Plaintiffs also attack the affidavit filed by the city, claiming that it does not state facts based on personal knowledge but merely states the legal conclusions of the city's attorney. Here, no additional facts are necessary to assert the city's meritorious defense. Plaintiffs' reliance on Poling v Secretary of State, 142 Mich. App. 54; 369 NW2d 261 (1985), is misplaced in that the city's affidavit states legal arguments that raise a meritorious defense. The affidavit makes three claims: (1) that plaintiffs failed to plead facts in avoidance of governmental immunity; (2) that the City of Detroit is immune from liability for the torts of its officers; and (3) that the city owed no duty to plaintiffs. As we find the city to be governmentally immune, this was a sufficient showing of a meritorious defense to satisfy the affidavit requirement of MCR 2.603(D)(1). There was no abuse of discretion *524 by the trial court in setting aside the default against the city.

Turning to the substantive matters of this action, plaintiffs argue that the trial court erred in determining that the city was immune from liability for the acts or omissions of Officer Phillips as alleged in their complaint. We disagree. Plaintiffs bear the burden of pleading facts in avoidance of governmental immunity. Hyde v University of Michigan Bd of Regents, 426 Mich. 223, 261; 393 NW2d 847 (1986); Ross v Consumers Power Co (On Rehearing), 420 Mich. 567, 621, n 34; 363 NW2d 641 (1984). The trial court found that plaintiffs failed to meet this requirement.

Plaintiffs claim that they have alleged sufficient facts for a court to impose both direct liability and vicarious liability on the city.
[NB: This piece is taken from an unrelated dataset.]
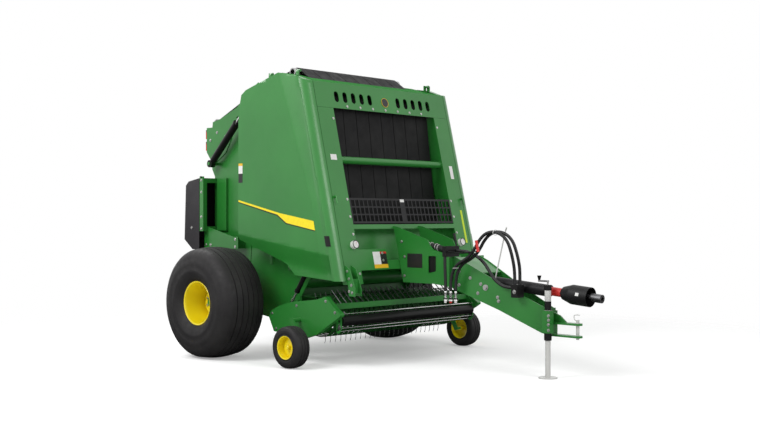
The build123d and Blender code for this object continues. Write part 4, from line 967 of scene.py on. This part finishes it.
sleeve = hose_sleeve()
for name, (width, route) in hose_routes.items():
    line = bpy.data.curves.new(name + "_line", "CURVE")
    line.dimensions = "3D"
    spline = line.splines.new("NURBS")
    spline.points.add(len(route) - 1)
    for cell, point in zip(spline.points, route):
        cell.co = (*in_metres(*point), 1.0)
    spline.order_u = 3
    spline.use_endpoint_u = True
    spline.resolution_u = 10
    bare = bpy.data.objects.new(name + "_bare", line.copy())
    scene.collection.objects.link(bare)
    middle = [vertex.co.copy() for vertex in as_mesh(bare).vertices]
    bpy.data.objects.remove(bare)
    reach = sum((b - a).length for a, b in zip(middle, middle[1:]))
    line.bevel_depth = width / 2
    line.bevel_resolution = 5
    line.use_fill_caps = True
    line.materials.append(sleeve)
    hose = add_piece(name + "_sleeve", line, "chassis")
    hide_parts(name)


# Hose rack: the clamp and the holder are black coated steel. A light grey guide rod stands up between
# the hoses, and a red lever reaches forward from the clamp. White ties gather the hoses.
dress_parts("hose_rack", (black_coat, bright_paint),
            lambda x, y, z: 1 if 2.74 < x < 2.94 and z > 0.87 else 0)
lever = [spot(2.325, -0.330, 1.120), spot(2.540, -0.335, 1.108), spot(2.722, -0.335, 1.135)]
rod_along("valve_lever_stem", lever, 0.006, black_coat)
rod_along("valve_lever_grip", [spot(2.722, -0.335, 1.125), spot(2.699, -0.335, 1.230)], 0.014, red_film, 16)
rod_along("tie_loop", hoop(spot(2.854, -0.248, 1.304), Vector((0, 0.037, 0)), Vector((0, 0, 0.025)), 20),
          0.0022, white_film)
rod_along("tie_bundle", hoop(spot(2.425, -0.300, 0.965), Vector((0, 0.039, 0)),
                             Vector((0.027, 0, 0.003)), 20), 0.0022, white_film)
trunk_bend = 2.01
tie_radius = 0.0315
for step, x in enumerate((1.94, 1.98, 2.05, 2.09)):
    past = max(0.0, x - trunk_bend)
    centre = spot(x, -0.135 - 0.29 * past, 1.165 - 0.24 * past)
    loop = hoop(centre, Vector((0, tie_radius, 0)), Vector((0, 0, tie_radius)), 16)
    rod_along(f"trunk_tie_{step}", loop, 0.0024, white_film)

# Net box lid: a vacuum-formed shell in dark grey plastic, with the wide round edges that such
# shells have. It hinges along its top edge.
lid_plastic = enamel("lid_plastic", (0.030, 0.028, 0.031), (0.024, 0.022, 0.025), 0.5, 0.0, 0.25)
rounded("net_cover", 0.030, 4, lid_plastic)

# Tail lamps: glossy red lenses that face back from black boxes, two on each side of the tailgate's
# beam.
lens = film("red_lens", (0.55, 0.02, 0.008), 0.15)
dress_parts("tail_lamps", (lens, black_coat), lambda x, y, z: 1 if x > -0.812 else 0)

# Pressure gauges: white dials in black rims, one on each post, with seven marks round the face and
# a red needle.
dial_radius = 0.038
mark_radius = 0.029
for side, word in both_sides:
    centre = on_front(side * 0.800, 1.175, 0.0402)
    rim = hoop(centre, across_front * dial_radius, up_front * dial_radius, 24)
    rod_along(f"dial_rim_{word}", rim, 0.0035, black_coat)
    needle = [centre + Vector((0, 0.002, 0)), centre + up_front * 0.026 + Vector((0, 0.010, 0))]
    rod_along(f"dial_needle_{word}", needle, 0.0012, red_film, 6)
    for step in range(7):
        turn = radians(-120 + 40 * step)
        mark = (across_front * sin(turn) + up_front * cos(turn)) * mark_radius
        rod_along(f"dial_mark_{word}_{step}", [centre + mark, centre + mark * 1.14], 0.0012,
                  charcoal_film, 6)
dress(white_film, "gauges")

# Wind guard: a painted bar carries two bright rods in front, a black roller and a comb of sprung
# steel tines that lean back over the reel.


rod_places = ((1.550, 0.517), (1.550, 0.383), (1.528, 0.352))


def guard_finish(x, y, z):
    if any(hypot(x - rod_x, z - rod_z) < 0.0095 for rod_x, rod_z in rod_places):
        return 1
    return 2 if z > 0.6145 and x < 1.468 else 0


# The comb of tines behind the bar takes the dark steel, which darkens it as painted shade under the guard.
dress_parts("windguard", (green, plated, dark_steel), guard_finish)
dress(black_coat, "windguard_roller")

# Pickup reel: five bars between discs carry sprung wire tines, coiled round the bar and swept back
# a little at the tip. One tree sets a tine on every seat.
reel_centre = spot(1.200, 0, 0.470)
reel_bars = 5
reel_bar_radius = 0.150
tines_on_bar = 25
tine_pitch = 0.070
coil_radius = 0.0155


def on_bar(index):
    """The turn of one bar of the reel and the place of its middle."""
    turn = radians(18 + index * 360 / reel_bars)
    return turn, reel_centre + Vector((reel_bar_radius * cos(turn), 0, -reel_bar_radius * sin(turn)))


def tine_wire():
    """One wire tine as a line: two coils round the bar, then a leg that reaches to the tip circle."""
    points = []
    for step in range(19):
        turn = 2 * pi * step / 9
        points.append((coil_radius * cos(turn), -0.020 + 0.0016 * step, coil_radius * sin(turn)))
    return points + [(0.035, 0.012, 0.004), (0.085, 0.012, 0.003), (0.117, 0.012, -0.008)]


def tine_tree():
    tree, given, made = new_tree("reel_tines", (
        ("Seats", "Geometry"), ("Wire", "Object"), ("Thickness", "Float"), ("Finish", "Material")), "Tines")
    wire = tree.nodes.new("GeometryNodeObjectInfo")
    line = tree.nodes.new("GeometryNodeMeshToCurve")
    ring = tree.nodes.new("GeometryNodeCurvePrimitiveCircle")
    ring.inputs["Resolution"].default_value = 5
    tube = tree.nodes.new("GeometryNodeCurveToMesh")
    tube.inputs["Fill Caps"].default_value = True
    tree.links.new(given["Wire"], wire.inputs["Object"])
    tree.links.new(wire.outputs["Geometry"], line.inputs["Mesh"])
    tree.links.new(given["Thickness"], ring.inputs["Radius"])
    tree.links.new(line.outputs["Curve"], tube.inputs["Curve"])
    tree.links.new(ring.outputs["Curve"], tube.inputs["Profile Curve"])
    set_copies(tree, given, made, tube.outputs["Mesh"], named_value(tree, "turn"))
    return tree


wire_steel = steel("tine_wire_steel", (0.26, 0.26, 0.26), 0.38)
wire_points = tine_wire()
wire_mesh = bpy.data.meshes.new("tine_wire")
wire_mesh.from_pydata(wire_points, [(k, k + 1) for k in range(len(wire_points) - 1)], [])
wire_object = bpy.data.objects.new("tine_wire", wire_mesh)
scene.collection.objects.link(wire_object)
places = []
turns = []
for index in range(reel_bars):
    turn, middle = on_bar(index)
    for step in range(tines_on_bar):
        y = (step - (tines_on_bar - 1) / 2) * tine_pitch - 0.012
        places.append((middle.x, y, middle.z))
        turns.append((0.0, turn, 0.0))
tine_seats = bpy.data.meshes.new("tine_seats")
tine_seats.from_pydata(places, [], [])
turn_cells = tine_seats.attributes.new("turn", "FLOAT_VECTOR", "POINT")
for cell, value in zip(turn_cells.data, turns):
    cell.vector = value
tines = run_tree(tine_tree(), "reel_tines", "reel", tine_seats, {
    "Wire": wire_object, "Thickness": 0.0029, "Finish": wire_steel})
bpy.data.objects.remove(wire_object)
smooth(tines.data)
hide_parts("tine_reel")


def reel_rod(name, radius, half, centre, finish, steps):
    profile = [(0.0, half), (radius, half), (radius, -half), (0.0, -half)]
    turned(name, profile, centre, 1, finish, "reel", (), steps, False)


reel_rod("reel_shaft", 0.022, 1.009, reel_centre, dark_steel, 32)
disc_profile = [(0.0221, 0.003), (0.162, 0.003), (0.164, 0.001), (0.164, -0.001), (0.162, -0.003),
                (0.0221, -0.003)]
for index, y in enumerate((-0.871, -0.297, 0.303, 0.871)):
    turned(f"reel_disc_{index}", disc_profile, reel_centre + Vector((0, y, 0)), 1, green, "reel", (), 64)
for index in range(reel_bars):
    reel_rod(f"reel_bar_{index}", 0.012, 0.868, on_bar(index)[1], green, 16)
As to direct liability, plaintiffs cite the definition of governmental function in Ross, p 620, which provides

that a governmental function is an activity which is expressly or impliedly mandated or authorized by constitution, statute, or other law. When a governmental agency engages in mandated or authorized activities, it is immune from tort liability, unless the activity is proprietary in nature (as defined in § 13) or falls within one of the other statutory exceptions to the governmental immunity act. Whenever a governmental agency engages in an activity which is not expressly or impliedly mandated or authorized by constitution, statute, or other law (i.e., an ultra vires activity), it is not engaging in the exercise or discharge of a governmental function. The agency is therefore liable for any injuries or damages incurred as a result of its tortious conduct.

Even if we were to determine that the city has a duty to issue guidelines on the giving of personal references or to supervise its employees in this *525 regard, which we do not, the source of such a duty would clearly have to be expressly or impliedly mandated by law and thus it would be a governmental function for which the city would be immune. Plaintiffs appear to concede as much.
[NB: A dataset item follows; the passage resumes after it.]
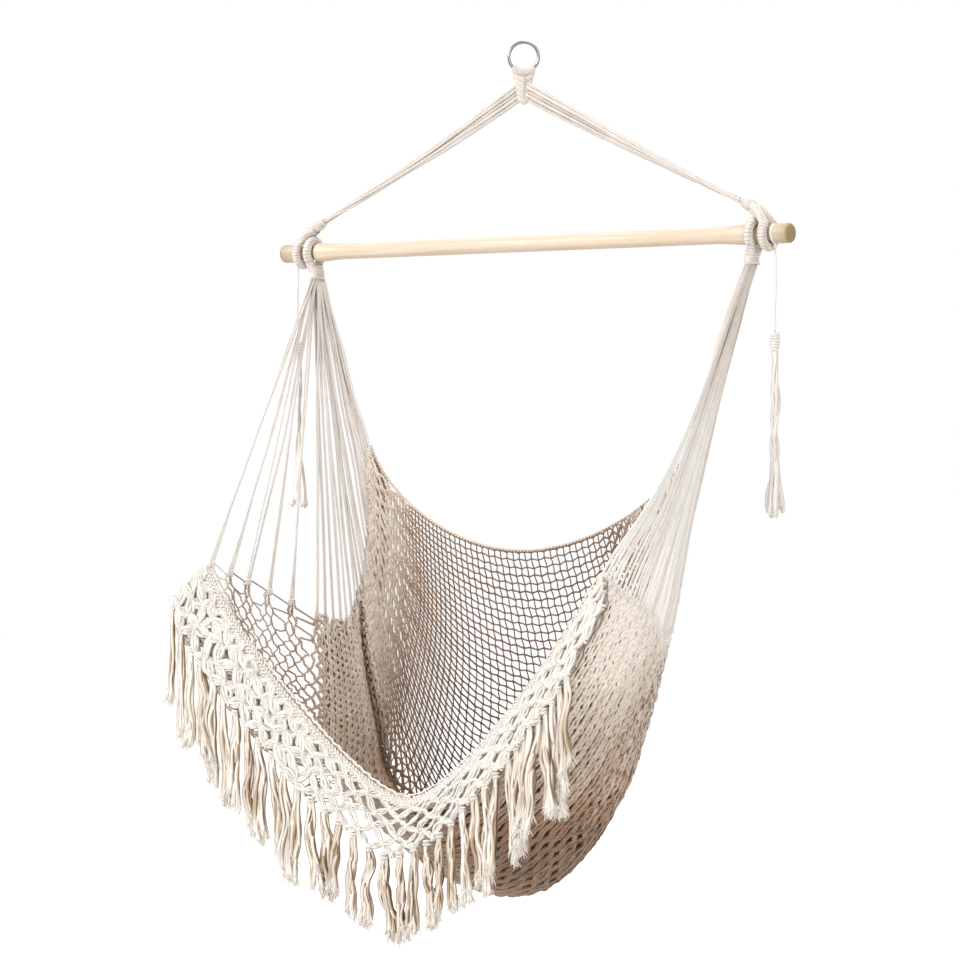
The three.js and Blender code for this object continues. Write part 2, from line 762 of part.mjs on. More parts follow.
function addFringePanel(number) {
  const inset = gap / frontCornerSpread * 2;
  const from = mix(-1, 1, (number - 1) / fringePanels) + inset;
  const to = mix(-1, 1, number / fringePanels) - inset;
  const path = new FringeStripPath(from, to);
  const steps = Math.round(borderColumns / fringePanels * 2);
  const solids = [toSolid(tubeAlong(path, fringeStripDiameter / 2, stripSides, steps))];
  for (let i = 0; i < tasselsPerPanel; i += 1) {
    const top = path.getPoint((i + 0.5) / tasselsPerPanel);
    const tassel = new THREE.CylinderGeometry(
      fringeTopDiameter / 2,
      fringeBottomDiameter / 2,
      fringeLength,
      tasselSides,
    );
    tassel.rotateX(Math.PI / 2);
    tassel.translate(top.x, top.y, top.z - fringeLength / 2);
    solids.push(toSolid(tassel));
  }
  const solid = solids.reduce((whole, part) => whole.add(part));
  addPiece(`fringe_${number}`, toGeometry(solid), cottonLight);
}

// Stop cord tied round the bar's neck outside the hanger's eye, with its knot under the bar

const stopKnotZ = barZ - neckDiameter / 2 - gap - stopCordDiameter - stopKnotDiameter / 3;

function addStopCord(side) {
  const loop = new THREE.TorusGeometry(
    neckDiameter / 2 + gap + stopCordDiameter / 2,
    stopCordDiameter / 2,
    stripSides,
    turnedSides,
  );
  loop.rotateY(Math.PI / 2);
  loop.translate(side * stopCordX, 0, barZ);
  const knot = new THREE.SphereGeometry(stopKnotDiameter / 2, cordSides, stripSides);
  knot.rotateX(Math.PI / 2);
  knot.translate(side * stopCordX, 0, stopKnotZ);
  addPiece(`stop_cord_${sideName(side)}`, toGeometry(joinSolids([loop, knot])), cottonLight);
}

// Loose tail under each stop knot: a thin cord with a long tassel of loose yarn on its end

function addTail(side) {
  const top = new THREE.Vector3(side * stopCordX, 0, stopKnotZ - stopKnotDiameter / 2 - gap);
  const bottom = top.clone();
  bottom.z -= tailCordLength;
  addPiece(`tail_cord_${sideName(side)}`, straightCord(top, bottom, tailCordDiameter), cottonLight);
  const tasselShares = [[0, 0], [0.45, 0], [1, 0.04], [0.8, 0.1], [1.1, 0.35], [1.35, 0.7], [2, 1], [0, 1]];
  const profile = tasselShares.map(([out, down]) => new THREE.Vector2(
    Math.min(out * tailTasselTopDiameter, tailTasselBottomDiameter) / 2,
    -down * tailTasselLength,
  ));
  const tassel = new THREE.LatheGeometry(profile.reverse(), bundleSides);
  tassel.rotateX(Math.PI / 2);
  tassel.translate(side * stopCordX, 0, bottom.z - gap);
  addPiece(`tail_tassel_${sideName(side)}`, tassel, cottonLight);
}

addHangingRing();
for (let number = 1; number <= hitchCount; number += 1) addRingHitch(number);
addMacrameKnot();
addSpreaderBar();
addSeatNet();
addBackEdgeCord();
addFrontBorder();
for (let number = 1; number <= fringePanels; number += 1) addFringePanel(number);
for (const side of [-1, 1]) {
  addHangerCords(side);
  addHangerEye(side);
  addSeatEye(side);
  addFanCords(side);
  addStopCord(side);
  addTail(side);
}

export default chair;
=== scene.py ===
# Hammock chair: a knotted cotton net on one turned bar, hung by one steel ring.
# Metres, +Z up, +X along the bar, the sitter faces -Y. The hang point is the origin.
import math

import bpy
import numpy as np
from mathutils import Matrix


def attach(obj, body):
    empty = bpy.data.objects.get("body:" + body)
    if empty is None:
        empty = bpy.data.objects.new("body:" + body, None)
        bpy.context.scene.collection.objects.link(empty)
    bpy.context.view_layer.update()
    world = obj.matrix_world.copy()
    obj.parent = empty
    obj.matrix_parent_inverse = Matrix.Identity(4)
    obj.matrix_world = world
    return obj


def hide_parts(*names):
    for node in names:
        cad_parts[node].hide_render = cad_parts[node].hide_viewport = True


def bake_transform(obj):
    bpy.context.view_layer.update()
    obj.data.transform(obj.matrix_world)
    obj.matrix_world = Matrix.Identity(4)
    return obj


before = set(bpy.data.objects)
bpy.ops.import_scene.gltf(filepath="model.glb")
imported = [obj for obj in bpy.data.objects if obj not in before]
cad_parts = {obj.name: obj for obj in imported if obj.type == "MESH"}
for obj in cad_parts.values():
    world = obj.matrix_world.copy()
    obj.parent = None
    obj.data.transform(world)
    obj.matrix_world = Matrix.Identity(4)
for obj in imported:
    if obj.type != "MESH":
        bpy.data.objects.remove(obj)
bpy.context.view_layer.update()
chance = np.random.default_rng(11)  # the one seeded source of every random number
print("frame loaded:", len(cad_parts), "nodes")


# Numbers and arrays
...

While there can be no direct liability, as explained in Hyde, supra, pp 246-247:

Vicarious tort liability can only be imposed upon a governmental agency where:
1) the employee or agent committed a tort while acting during the course of employment and within the scope of his authority, and
2) the employee or agent committed the tort while engaged in an activity which was nongovernmental or proprietary or which fell within an exception to the governmental immunity act. Ross, pp 623-625.

Although we might find that the giving of personal references is within the scope of Officer Phillips' authority, the reference would relate to an activity performed in a former association with Sawyer while the officer was performing a governmental function, i.e., police work. Thus, clearly none of the above exceptions would apply. Moreover, if plaintiffs' allegations are taken as claiming an intentional tort by Phillips, no vicarious liability could be imposed on the city. See Slanga v City of Detroit, 152 Mich. App. 220, 224-226; 393 NW2d 487 (1986). Under the theories alleged by plaintiffs, there is no set of facts which could be developed by which liability could be imposed on the City of Detroit. The trial court properly granted summary disposition to the city.
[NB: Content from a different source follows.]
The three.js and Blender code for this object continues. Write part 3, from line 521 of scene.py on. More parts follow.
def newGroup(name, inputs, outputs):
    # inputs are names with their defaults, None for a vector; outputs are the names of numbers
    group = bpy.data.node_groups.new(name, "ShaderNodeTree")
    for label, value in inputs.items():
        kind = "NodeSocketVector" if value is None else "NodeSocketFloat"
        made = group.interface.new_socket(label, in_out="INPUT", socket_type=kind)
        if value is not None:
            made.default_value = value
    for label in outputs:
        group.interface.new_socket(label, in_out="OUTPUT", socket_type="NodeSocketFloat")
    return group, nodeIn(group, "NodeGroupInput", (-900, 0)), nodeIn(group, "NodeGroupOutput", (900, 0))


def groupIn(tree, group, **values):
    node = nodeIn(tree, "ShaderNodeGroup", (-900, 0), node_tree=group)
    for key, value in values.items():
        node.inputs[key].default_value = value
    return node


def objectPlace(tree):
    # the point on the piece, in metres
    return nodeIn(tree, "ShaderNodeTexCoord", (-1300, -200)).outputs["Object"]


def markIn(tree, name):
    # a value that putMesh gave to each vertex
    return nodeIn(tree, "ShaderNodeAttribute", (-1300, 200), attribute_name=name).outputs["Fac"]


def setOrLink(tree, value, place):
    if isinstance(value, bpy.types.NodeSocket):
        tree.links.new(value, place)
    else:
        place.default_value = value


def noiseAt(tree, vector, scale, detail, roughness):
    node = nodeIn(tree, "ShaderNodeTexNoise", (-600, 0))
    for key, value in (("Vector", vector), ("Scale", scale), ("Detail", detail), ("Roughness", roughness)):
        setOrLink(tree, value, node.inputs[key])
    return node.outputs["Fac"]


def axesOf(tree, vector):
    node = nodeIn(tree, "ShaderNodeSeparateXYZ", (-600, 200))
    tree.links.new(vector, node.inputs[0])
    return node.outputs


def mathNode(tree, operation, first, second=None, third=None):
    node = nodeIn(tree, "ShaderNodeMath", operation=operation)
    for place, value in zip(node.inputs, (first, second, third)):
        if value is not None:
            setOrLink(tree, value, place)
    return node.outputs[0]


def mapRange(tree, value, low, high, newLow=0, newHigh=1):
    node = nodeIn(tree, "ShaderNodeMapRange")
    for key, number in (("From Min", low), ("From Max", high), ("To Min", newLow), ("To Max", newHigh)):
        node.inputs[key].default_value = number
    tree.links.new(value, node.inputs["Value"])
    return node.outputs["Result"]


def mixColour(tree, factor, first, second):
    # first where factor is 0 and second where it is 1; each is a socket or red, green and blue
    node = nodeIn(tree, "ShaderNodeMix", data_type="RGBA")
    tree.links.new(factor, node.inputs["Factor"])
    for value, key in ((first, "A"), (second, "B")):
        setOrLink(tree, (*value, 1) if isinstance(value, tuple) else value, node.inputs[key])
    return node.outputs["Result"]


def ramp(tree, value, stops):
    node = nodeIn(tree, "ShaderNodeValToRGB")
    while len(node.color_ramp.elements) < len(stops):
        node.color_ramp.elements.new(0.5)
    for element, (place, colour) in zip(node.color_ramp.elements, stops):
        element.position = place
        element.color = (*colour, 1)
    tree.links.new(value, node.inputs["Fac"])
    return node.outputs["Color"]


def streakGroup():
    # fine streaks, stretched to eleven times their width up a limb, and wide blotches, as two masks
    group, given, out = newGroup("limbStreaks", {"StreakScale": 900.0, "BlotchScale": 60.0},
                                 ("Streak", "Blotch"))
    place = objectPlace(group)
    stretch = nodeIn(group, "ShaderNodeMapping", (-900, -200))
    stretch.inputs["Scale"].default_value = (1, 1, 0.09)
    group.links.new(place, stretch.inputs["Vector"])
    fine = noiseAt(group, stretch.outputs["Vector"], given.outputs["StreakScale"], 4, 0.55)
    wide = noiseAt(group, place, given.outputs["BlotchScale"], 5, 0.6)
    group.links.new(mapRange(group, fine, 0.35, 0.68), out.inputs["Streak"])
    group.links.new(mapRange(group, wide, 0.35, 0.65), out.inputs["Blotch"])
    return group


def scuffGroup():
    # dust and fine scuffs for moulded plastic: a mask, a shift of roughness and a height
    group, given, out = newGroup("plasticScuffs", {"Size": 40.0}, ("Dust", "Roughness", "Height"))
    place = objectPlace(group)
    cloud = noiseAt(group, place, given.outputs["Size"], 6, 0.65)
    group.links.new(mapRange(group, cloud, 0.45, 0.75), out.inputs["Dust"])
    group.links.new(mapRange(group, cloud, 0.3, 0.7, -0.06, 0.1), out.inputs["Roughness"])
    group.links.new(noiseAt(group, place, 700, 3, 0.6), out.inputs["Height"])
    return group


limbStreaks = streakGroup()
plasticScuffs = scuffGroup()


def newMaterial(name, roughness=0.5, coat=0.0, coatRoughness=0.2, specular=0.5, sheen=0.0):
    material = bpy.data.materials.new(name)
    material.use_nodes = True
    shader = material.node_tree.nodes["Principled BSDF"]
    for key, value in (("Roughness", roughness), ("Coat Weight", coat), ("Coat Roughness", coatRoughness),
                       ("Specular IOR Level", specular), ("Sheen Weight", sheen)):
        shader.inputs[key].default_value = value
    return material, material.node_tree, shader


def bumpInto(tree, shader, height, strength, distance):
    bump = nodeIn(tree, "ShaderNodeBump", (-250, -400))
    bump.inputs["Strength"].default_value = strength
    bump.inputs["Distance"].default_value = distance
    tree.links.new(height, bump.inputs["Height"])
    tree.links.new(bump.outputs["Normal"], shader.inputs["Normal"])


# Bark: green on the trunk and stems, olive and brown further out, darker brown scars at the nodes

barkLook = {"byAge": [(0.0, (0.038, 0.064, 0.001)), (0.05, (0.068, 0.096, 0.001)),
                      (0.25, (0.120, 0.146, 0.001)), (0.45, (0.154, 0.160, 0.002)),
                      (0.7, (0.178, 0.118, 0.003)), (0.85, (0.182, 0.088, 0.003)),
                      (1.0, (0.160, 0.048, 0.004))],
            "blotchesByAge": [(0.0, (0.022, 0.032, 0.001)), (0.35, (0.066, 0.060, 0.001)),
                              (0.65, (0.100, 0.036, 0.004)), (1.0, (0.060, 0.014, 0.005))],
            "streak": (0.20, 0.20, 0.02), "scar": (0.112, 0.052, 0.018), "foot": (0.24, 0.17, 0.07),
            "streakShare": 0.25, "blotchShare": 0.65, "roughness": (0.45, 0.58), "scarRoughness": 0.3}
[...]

Plaintiffs' final issue concerns the grant of summary disposition in favor of defendant Phillips. A default was never entered against Officer Phillips. Subsequent to the city's success on its motions, it *526 filed a motion for summary disposition on behalf of Officer Phillips, which was granted by the trial court on December 13, 1985.

The Court in Ross also addressed the immunity of lower level officials, such as police officers, providing immunity from tort liability only if they are

1) acting during the course of their employment and acting, or reasonably believe they are acting, within the scope of their authority;

2) acting in good faith; and

3) performing discretionary, as opposed to ministerial acts.
Under this test, no individual immunity exists for ultra vires activities. [420 Mich 633-634.]

As previously stated, it is plaintiffs' burden to plead facts in avoidance of immunity. Plaintiffs have clearly failed to meet this burden. Plaintiffs have not alleged that Phillips acted in bad faith. There is also no evidence to support a claim of bad faith. Further, we do not believe Phillips owed any duty to plaintiffs. Nor have plaintiffs alleged ministerial acts. We believe that by its very nature giving a reference is discretionary. Moreover, and perhaps most importantly, by statute, MCL 28.247; MSA 4.467(1), and by police department regulations, Officer Phillips, even had she been asked if Sawyer had any previous felony convictions, would have been forbidden from disclosing such information in this case. Thus, Phillips was clearly acting within the scope of her employment and not ultra vires when she did not disclose Sawyer's felony conviction. The trial court properly found the City of Detroit as well as Officer Phillips immune from tort liability.

Affirmed.

NOTES

[*] Circuit judge, sitting on the Court of Appeals by assignment.